[Collection entries]
===
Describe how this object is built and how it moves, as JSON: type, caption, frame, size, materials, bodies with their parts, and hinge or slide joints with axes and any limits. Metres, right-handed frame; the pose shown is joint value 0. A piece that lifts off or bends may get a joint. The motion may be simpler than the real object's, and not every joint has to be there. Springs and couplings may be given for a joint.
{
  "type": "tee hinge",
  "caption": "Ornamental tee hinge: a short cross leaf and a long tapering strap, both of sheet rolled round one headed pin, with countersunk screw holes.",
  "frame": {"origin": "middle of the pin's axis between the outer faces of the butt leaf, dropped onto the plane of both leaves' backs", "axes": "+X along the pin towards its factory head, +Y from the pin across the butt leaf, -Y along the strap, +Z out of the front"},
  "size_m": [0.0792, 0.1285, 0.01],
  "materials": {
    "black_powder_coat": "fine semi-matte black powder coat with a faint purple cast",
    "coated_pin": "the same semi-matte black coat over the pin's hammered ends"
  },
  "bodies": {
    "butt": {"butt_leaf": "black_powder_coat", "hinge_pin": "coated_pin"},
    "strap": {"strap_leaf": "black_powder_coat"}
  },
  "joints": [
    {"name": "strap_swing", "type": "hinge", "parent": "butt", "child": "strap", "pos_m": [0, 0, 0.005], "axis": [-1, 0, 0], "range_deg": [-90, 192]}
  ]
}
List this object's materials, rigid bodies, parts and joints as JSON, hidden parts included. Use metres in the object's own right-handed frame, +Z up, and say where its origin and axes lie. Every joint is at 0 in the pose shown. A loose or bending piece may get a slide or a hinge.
===
▸ Task details: Write out all records exactly, keeping every detail.

▸ Output of the task:
Describe how this object is built and how it moves, as JSON: type, caption, frame, size, materials, bodies with their parts, and hinge or slide joints with axes and any limits. Metres, right-handed frame; the pose shown is joint value 0. A piece that lifts off or bends may get a joint. The motion may be simpler than the real object's, and not every joint has to be there. Springs and couplings may be given for a joint.
{
  "type": "tee hinge",
  "caption": "Ornamental tee hinge: a short cross leaf and a long tapering strap, both of sheet rolled round one headed pin, with countersunk screw holes.",
  "frame": {"origin": "middle of the pin's axis between the outer faces of the butt leaf, dropped onto the plane of both leaves' backs", "axes": "+X along the pin towards its factory head, +Y from the pin across the butt leaf, -Y along the strap, +Z out of the front"},
  "size_m": [0.0792, 0.1285, 0.01],
  "materials": {
    "black_powder_coat": "fine semi-matte black powder coat with a faint purple cast",
    "coated_pin": "the same semi-matte black coat over the pin's hammered ends"
  },
  "bodies": {
    "butt": {"butt_leaf": "black_powder_coat", "hinge_pin": "coated_pin"},
    "strap": {"strap_leaf": "black_powder_coat"}
  },
  "joints": [
    {"name": "strap_swing", "type": "hinge", "parent": "butt", "child": "strap", "pos_m": [0, 0, 0.005], "axis": [-1, 0, 0], "range_deg": [-90, 192]}
  ]
}
List this object's materials, rigid bodies, parts and joints as JSON, hidden parts included. Use metres in the object's own right-handed frame, +Z up, and say where its origin and axes lie. Every joint is at 0 in the pose shown. A loose or bending piece may get a slide or a hinge.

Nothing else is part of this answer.